Virtual selling has become a permanent part of the typical brokers’ life. Basically, virtual selling is any form of selling that occurs without the client and the broker physically present with each other in the same room. Telephone, text, email, Zoom – it’s all virtual selling. Since virtual selling, in that sense, is long standing, there’s no reason to think negatively about it.
The first key to successful virtual selling is to accept the fact that selling fundamentals don’t change just because you’re using a communications tool that is new to either you or the prospective client. The medium used to communicate with your target audience is just that – a medium. Your product or service must stand on its own merit.
As it turns out, clients actually like virtual selling – not ALL clients, but many. A 2021 report by McKinsey indicates that 71 percent of buyers preferred virtual communication channels when considering new vendors.

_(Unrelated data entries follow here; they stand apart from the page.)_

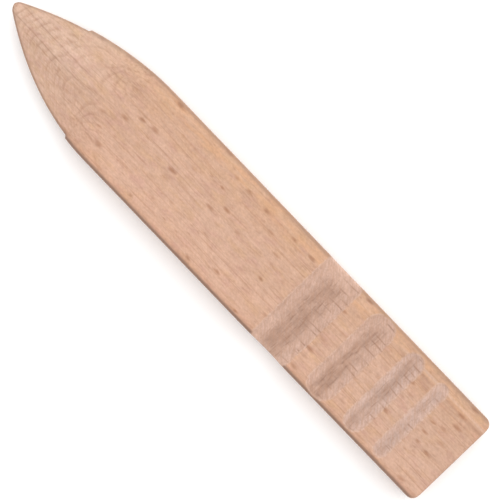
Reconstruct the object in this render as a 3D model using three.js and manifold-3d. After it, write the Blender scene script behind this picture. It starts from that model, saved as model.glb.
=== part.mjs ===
// A flat hand slicker and folder, made from one piece of unfinished beech.
// One end is a bevelled spear point for creasing and opening folds. The other
// end is cut square, and the face beside it has four round-bottomed grooves, for
// rubbing down edges of different thicknesses.
//
// Millimetres. +X runs towards the tip, +Z comes out of the grooved face, and
// the origin is under the middle of the tool, on the surface that it lies on.

import * as THREE from "three";
import { mergeVertices } from "three/addons/utils/BufferGeometryUtils.js";
import Module from "manifold-3d";

const LENGTH = 150;
const WIDTH = 26.5;
const THICKNESS = 9;

// The point's two flanks are parabolas that reach full width at their shoulders.
// Hand sanding has taken a little more off each flank near the tip, back to a
// shallow step. Every distance here is measured back from the tip.
const FLANK_PLUS_Y = { shoulder: 37.9, lead: 1.6, stepAt: 31.1, stepLength: 1.0, stepDepth: 0.57 };
const FLANK_MINUS_Y = { shoulder: 41.5, lead: 3.4, stepAt: 17.1, stepLength: 0.5, stepDepth: 0.53 };
const NOSE_RADIUS = 1.0;
const NOSE_OFFSET_Y = -0.6;
const NOSE_BLUNTNESS = 0.25; // share of the nose's width left as a flat at the very tip

// Thickness: full along the body, and thinned on both faces towards the tip.
const TAPER_LENGTH = 33;
const TAPER_POWER = 1.6;

// Section of the point: on each face two bevels meet at a soft ridge, and leave
// a thin edge. Section of the body: flat faces, upright side walls, and rounded
// long edges. One turns into the other between the two distances here.
const POINT_EDGE_THICKNESS = 0.9;
const RIDGE_POWER = 1.5; // 1 is a sharp ridge, 2 is a round one
const BEVELS_FADE_FROM = 26;
const BEVELS_END = 40;
const EDGE_ROUNDING = 1.5;
const ROUNDING_SHARE_MOST = 0.4; // the most of a narrow station's half width that is rounding

// The square end.
const CORNER_RADIUS = 2.0;
const END_EDGE_RADIUS = 0.8;

// The grooves, from the widest, made by round-nosed cutters. The widest cut runs
// right across the face. The others stop with the cutter's axis this far from
// the middle line, and so have rounded ends.
const GROOVES = [
  { fromEnd: 49.6, width: 11.4, depth: 3.1, stopAt: WIDTH },
  { fromEnd: 34.6, width: 7.65, depth: 2.0, stopAt: 9.25 },
  { fromEnd: 23.35, width: 5.5, depth: 1.37, stopAt: 9.4 },
  { fromEnd: 14.25, width: 3.7, depth: 0.88, stopAt: 9.85 },
];

// Fineness of the mesh.
const FACE_SHARES = [0.12, 0.4, 0.7, 1]; // places across a face, out to where its rounding starts
const ROUNDING_STEPS = 5;
const POINT_STATIONS = 30;
const STATION_CROWDING = 1.5; // above 1, the point's stations crowd towards the nose
const CORNER_STEPS = 6;
const GROOVE_MARGIN = 0.5; // between a groove's rim and the stations beside it
const CUTTER_SIDES = 80;
const CUTTER_END_STEPS = 16;

const HALF_WIDTH = WIDTH / 2;
const HALF_THICKNESS = THICKNESS / 2;
const HALF_POINT_EDGE = POINT_EDGE_THICKNESS / 2;
const TIP_X = LENGTH / 2;
const QUARTER_POINTS = FACE_SHARES.length + ROUNDING_STEPS;
const { lerp, smoothstep } = THREE.MathUtils;

const quarterArc = (distance, radius) => {
  const inside = Math.min(distance / radius, 1);
  return Math.sqrt(1 - (1 - inside) ** 2);
};

// How far a flank stands from the middle line, a distance back from the tip.
function flankWidth(flank, back) {
  const along = Math.min((back + flank.lead) / (flank.shoulder + flank.lead), 1);
  const full = HALF_WIDTH * (1 - (1 - along) ** 2);
  const halfStep = flank.stepLength / 2;
  const beyond = smoothstep(back, flank.stepAt - halfStep, flank.stepAt + halfStep);
  return full - flank.stepDepth * (1 - beyond);
}

// One station of the body: where its two sides are, its half thickness, half the
// height of its side walls, and how much its faces are flat and not bevelled.
function stationAt(back) {
  const nose = Math.max(quarterArc(back, NOSE_RADIUS), NOSE_BLUNTNESS);
  const fromEnd = LENGTH - back;
  const cornerInset = CORNER_RADIUS * (1 - quarterArc(fromEnd, CORNER_RADIUS));
  const side = (flank, sign) => {
    const outline = flankWidth(flank, back) * sign;
    return NOSE_OFFSET_Y + (outline - NOSE_OFFSET_Y) * nose - cornerInset * sign;
  };
  const thinning = Math.max(1 - back / TAPER_LENGTH, 0) ** TAPER_POWER;
  const endInset = END_EDGE_RADIUS * (1 - quarterArc(fromEnd, END_EDGE_RADIUS));
  const flatness = smoothstep(back, BEVELS_FADE_FROM, BEVELS_END);
  return {
    x: TIP_X - back,
    plusY: side(FLANK_PLUS_Y, 1),
    minusY: side(FLANK_MINUS_Y, -1),
    halfThickness: lerp(HALF_THICKNESS, HALF_POINT_EDGE, thinning) - endInset,
    halfWall: lerp(HALF_POINT_EDGE, HALF_THICKNESS - EDGE_ROUNDING, flatness),
    flatness,
  };
}

// Stations are close together at the nose, at the two steps and at the square
// end. The rest of the body is straight, and has one on each side of a groove.
function stationList() {
  const backs = [];
  for (let i = 0; i <= POINT_STATIONS; i += 1) {
    backs.push(FLANK_MINUS_Y.shoulder * (i / POINT_STATIONS) ** STATION_CROWDING);
  }
  for (const flank of [FLANK_PLUS_Y, FLANK_MINUS_Y]) {
    backs.push(flank.stepAt - flank.stepLength / 2, flank.stepAt + flank.stepLength / 2);
  }
  for (const { fromEnd, width } of GROOVES) {
    const reach = width / 2 + GROOVE_MARGIN;
    backs.push(LENGTH - fromEnd - reach, LENGTH - fromEnd + reach);
  }
  for (let i = 0; i <= CORNER_STEPS; i += 1) {
    backs.push(LENGTH - CORNER_RADIUS * (1 - Math.cos((i / CORNER_STEPS) * (Math.PI / 2))));
  }
  return backs.sort((a, b) => a - b).map(stationAt);
}

// How far out a place is on a face, as a share of the half width, and how much
// of the fall to the side wall has happened there. The first places are on the
// face, and the last ones run round the long edge.
function placeOnFace(station, reach, step) {
  const rounding = Math.min(EDGE_ROUNDING / reach, ROUNDING_SHARE_MOST);
  const roundingStep = step - FACE_SHARES.length + 1;
  const turn = Math.max(roundingStep / ROUNDING_STEPS, 0) * (Math.PI / 2);
  const face = roundingStep < 0 ? FACE_SHARES[step] : 1;
  const across = (1 - rounding) * face + rounding * Math.sin(turn);
  return { across, fall: lerp(across ** RIDGE_POWER, 1 - Math.cos(turn), station.flatness) };
}

// A point of a station's outline. The outline has four quarters, each from a side
// wall to the middle of a face, and turns from +Y through +Z.
function outlinePoint(station, index) {
  const quarter = Math.floor(index / QUARTER_POINTS);
  const within = index % QUARTER_POINTS;
  const step = quarter % 2 === 0 ? QUARTER_POINTS - 1 - within : within;
  const side = quarter === 0 || quarter === 3 ? station.plusY : station.minusY;
  const middle = (station.plusY + station.minusY) / 2;
  const { across, fall } = placeOnFace(station, Math.abs(side - middle), step);
  const rise = lerp(station.halfThickness, station.halfWall, fall);
  const z = HALF_THICKNESS + (quarter < 2 ? rise : -rise);
  return new THREE.Vector3(station.x, lerp(middle, side, across), z);
}

// The uncut body: a closed cylinder along the tool, whose rows become stations
// and whose angles become places round the outline.
function blankGeometry() {
  const stations = stationList();
  const sides = 4 * QUARTER_POINTS;
  const rows = stations.length - 1;
  const geometry = new THREE.CylinderGeometry(1, 1, 1, sides, rows);
  const place = geometry.attributes.position;
  for (let i = 0; i < place.count; i += 1) {
    const station = stations[Math.round((0.5 - place.getY(i)) * rows)];
    const onAxis = Math.hypot(place.getX(i), place.getZ(i)) < 0.5;
    if (onAxis) {
      place.setXYZ(i, station.x, (station.plusY + station.minusY) / 2, HALF_THICKNESS);
      continue;
    }
    const turn = Math.atan2(place.getX(i), place.getZ(i)) / (2 * Math.PI);
    const point = outlinePoint(station, (Math.round(turn * sides) + sides) % sides);
    place.setXYZ(i, point.x, point.y, point.z);
  }
  return geometry;
}

// A round-nosed cutter's path across the tool: a capsule lying across it, sized
// so that it leaves the groove's width and depth in the top face.
function cutterGeometry({ fromEnd, width, depth, stopAt }) {
  const radius = ((width / 2) ** 2 + depth ** 2) / (2 * depth);
  const cutter = new THREE.CapsuleGeometry(radius, 2 * stopAt, CUTTER_END_STEPS, CUTTER_SIDES);
  cutter.translate(fromEnd - LENGTH / 2, 0, THICKNESS - depth + radius);
  return cutter;
}

function toSolid(wasm, geometry) {
  const plain = geometry.clone();
  plain.deleteAttribute("normal");
  plain.deleteAttribute("uv");
  const merged = mergeVertices(plain);
  return new wasm.Manifold(
    new wasm.Mesh({
      numProp: 3,
      vertProperties: new Float32Array(merged.attributes.position.array),
      triVerts: new Uint32Array(merged.index.array),
    }),
  );
}

function toGeometry(solid) {
  const cut = solid.getMesh();
  const geometry = new THREE.BufferGeometry();
  geometry.setAttribute("position", new THREE.BufferAttribute(cut.vertProperties, 3));
  geometry.setIndex(new THREE.BufferAttribute(cut.triVerts, 1));
  geometry.computeVertexNormals();
  return geometry;
}

const wasm = await Module();
wasm.setup();

let solid = toSolid(wasm, blankGeometry());
for (const groove of GROOVES) {
  solid = solid.subtract(toSolid(wasm, cutterGeometry(groove)));
}

const beech = new THREE.MeshStandardMaterial({ color: 0xd9af96, roughness: 0.62, metalness: 0 });
const body = new THREE.Mesh(toGeometry(solid), beech);
body.name = "slicker_body";

const slicker = new THREE.Group();
slicker.add(body);

export default slicker;
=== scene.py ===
"""A flat beech slicker and folder, lying on a pale table with its grooves up.

The body replaces the plain CAD solid with a finer mesh of the same shape. It
adds softened groove rims, slightly worn sides and the slight unevenness of hand
sanding. Lengths are millimetres, with +X towards the tip.
"""

import bpy
import numpy as np
from mathutils import Matrix, Vector


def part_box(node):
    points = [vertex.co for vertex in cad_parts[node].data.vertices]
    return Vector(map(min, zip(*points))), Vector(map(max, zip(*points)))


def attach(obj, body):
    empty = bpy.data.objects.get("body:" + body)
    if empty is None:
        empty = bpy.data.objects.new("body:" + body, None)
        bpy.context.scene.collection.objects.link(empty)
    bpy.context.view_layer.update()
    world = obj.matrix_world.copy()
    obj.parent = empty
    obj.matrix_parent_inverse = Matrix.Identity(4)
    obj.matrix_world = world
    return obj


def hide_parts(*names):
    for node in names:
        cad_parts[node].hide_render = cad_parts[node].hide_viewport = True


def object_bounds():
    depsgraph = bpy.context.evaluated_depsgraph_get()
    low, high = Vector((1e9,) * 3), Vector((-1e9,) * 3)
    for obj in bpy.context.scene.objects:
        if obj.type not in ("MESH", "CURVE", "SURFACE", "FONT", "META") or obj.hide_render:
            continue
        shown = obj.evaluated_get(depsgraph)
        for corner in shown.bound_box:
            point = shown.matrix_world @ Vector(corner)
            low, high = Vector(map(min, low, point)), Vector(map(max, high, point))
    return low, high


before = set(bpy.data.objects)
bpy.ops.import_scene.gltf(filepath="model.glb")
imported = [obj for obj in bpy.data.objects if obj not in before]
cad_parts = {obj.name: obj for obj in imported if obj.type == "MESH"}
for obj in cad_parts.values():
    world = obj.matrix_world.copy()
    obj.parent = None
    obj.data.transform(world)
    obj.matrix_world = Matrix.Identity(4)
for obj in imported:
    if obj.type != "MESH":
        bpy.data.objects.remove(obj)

MM = 0.001
SEED = 41
CAD_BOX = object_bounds()
LOW, HIGH = (np.array(corner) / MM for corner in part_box("slicker_body"))
LENGTH, WIDTH, THICKNESS = HIGH - LOW
HALF_WIDTH = WIDTH / 2
MIDDLE_Z = THICKNESS / 2

# The outline, repeated from the CAD source. Distances are back from the tip.
PLUS_Y = {"shoulder": 37.9, "lead": 1.6, "step_at": 31.1, "step_length": 1.0, "step_depth": 0.57}
MINUS_Y = {"shoulder": 41.5, "lead": 3.4, "step_at": 17.1, "step_length": 0.5, "step_depth": 0.53}
NOSE_RADIUS = 1.0
NOSE_Y = -0.6
NOSE_BLUNTNESS = 0.25
CORNER_RADIUS = 2.0
END_EDGE_RADIUS = 0.8

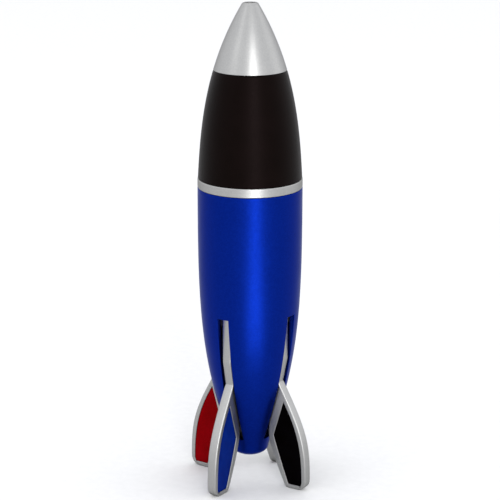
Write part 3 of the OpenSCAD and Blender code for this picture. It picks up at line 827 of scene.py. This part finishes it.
def studioFloor():
    # a flat square of seamless white paper
    half = studio["floorHalf"]
    x, y = np.meshgrid([-half, half], [-half, half])
    mesh = bpy.data.meshes.new("studio_floor")
    mesh.from_pydata(np.stack([x.ravel(), y.ravel(), 0 * x.ravel()], -1).tolist(), [], [[0, 1, 3, 2]])
    # matt paper, nearly white, with a barely visible fibre
    mesh.materials.append(newMaterial("matt_white_paper", {"Specular IOR Level": 0.1}, paper))
    floor = bpy.data.objects.new("studio_floor", mesh)
    bpy.context.scene.collection.objects.link(floor)


view = {"turn": 33.4, "distance": 0.5148, "height": 0.2105, "pitch": 15.31, "roll": -0.05,
        "focal": 1859.7, "frame": 500, "sensor": 36}   # focal length in units of which the frame has 500


def addCamera():
    # stands at (d sin t, -d cos t, h), turned by t about Z, pitched down, and rolled a little
    data = bpy.data.cameras.new("camera")
    camera = bpy.data.objects.new("camera", data)
    bpy.context.scene.collection.objects.link(camera)
    t = math.radians(view["turn"])
    camera.location = (view["distance"] * math.sin(t), -view["distance"] * math.cos(t), view["height"])
    turn = Matrix.Rotation(t, 3, "Z") @ Matrix.Rotation(math.radians(90 - view["pitch"]), 3, "X") @ \
        Matrix.Rotation(-math.radians(view["roll"]), 3, "Z")
    camera.rotation_euler = turn.to_euler()
    data.sensor_width = view["sensor"]
    data.lens = view["focal"] / view["frame"] * data.sensor_width
    data.clip_start, data.clip_end = 0.01, 20
    bpy.context.scene.camera = camera


def softBox(name, turn, distance, height, size, power, flat=False):
    # rectangular light at (d sin t, -d cos t, h) that faces the pen's axis at height aim, or lies facing up
    data = bpy.data.lights.new(name, "AREA")
    data.shape, data.size, data.size_y, data.energy = "RECTANGLE", size[0], size[1], power
    light = bpy.data.objects.new(name, data)
    bpy.context.scene.collection.objects.link(light)
    t = math.radians(view["turn"] + turn)
    light.location = (distance * math.sin(t), -distance * math.cos(t), height)
    tilt = math.radians(180) if flat else math.radians(90) - math.atan2(height - studio["aim"], distance)
    light.rotation_euler = (tilt, 0, t)
    light.visible_camera = False


def addSky():
    # even pale light from all round
    world = bpy.data.worlds.new("studio_sky")
    world.use_nodes = True
    background = world.node_tree.nodes["Background"]
    background.inputs["Color"].default_value = linear(studio["skyColour"])
    background.inputs["Strength"].default_value = studio["sky"]
    bpy.context.scene.world = world


studioFloor()
addCamera()
addSky()
for name, values in lights.items():
    softBox(name, *values, flat=name == "low_light")   # the low light lies on the floor
bpy.context.scene.view_settings.view_transform = "Standard"
print("studio: floor, camera and lights")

According to LinkedIn, 65 percent of professionals who make buying decisions work remotely more than half the time. Therefore, if you want to reach them, you’re going to have to communicate virtually.
In order to sell virtually, consider the following:
- Don’t get hung up on the technology. Make sure you have practiced all the features you’re going use.
- Be prepared – if more than one broker is going to be involved in the meeting, figure out ahead of time who’s doing what. For some reason, the fumbling that goes on between brokers comes across as more annoying and unprofessional on virtual platforms than when you are in person.
- Because you’re not physically present in the room, you might need to be a little more energetic and perhaps even a little more animated than you are in person. It is easier for prospects and clients to get bored, drift off and secretly look at their phones in a virtual setting than in a physical one. Also, I have noticed that brokers are more likely to talk in monotone voices and mindlessly focus on features and benefits in a virtual setting than when in person.
- Don’t forget that questions are more important than telling when meeting with a client. Because the virtual format seems a little more artificial, some brokers don’t ask as many questions as they would in person and don’t listen as intently either.
- Make sure your PowerPoints and shared documents are as interesting as possible. Again, it’s easier for clients to drift off when you’re not there in person, so you definitely don’t want boring visuals.
- Remember your mini closes or next commitment. Whenever you meet with a prospect, you never want to leave without getting a commitment from them as to the next step. That need does not change just because you’re on Zoom.
- Don’t dwell on the fact that you’re meeting virtually. When you call someone on the phone, you don’t waste 10 minutes talking about how weird it is that you’re on the phone instead of in person. Well, don’t do that on Zoom either.
- Make sure your background is professional and not distracting. Similarly, control your environment for good sound.
Regardless of the communication channel used, people make purchases based on what they value. They do business with people and companies they like. Never forget those fundamentals just because you’re talking on Zoom instead of on the phone or in person.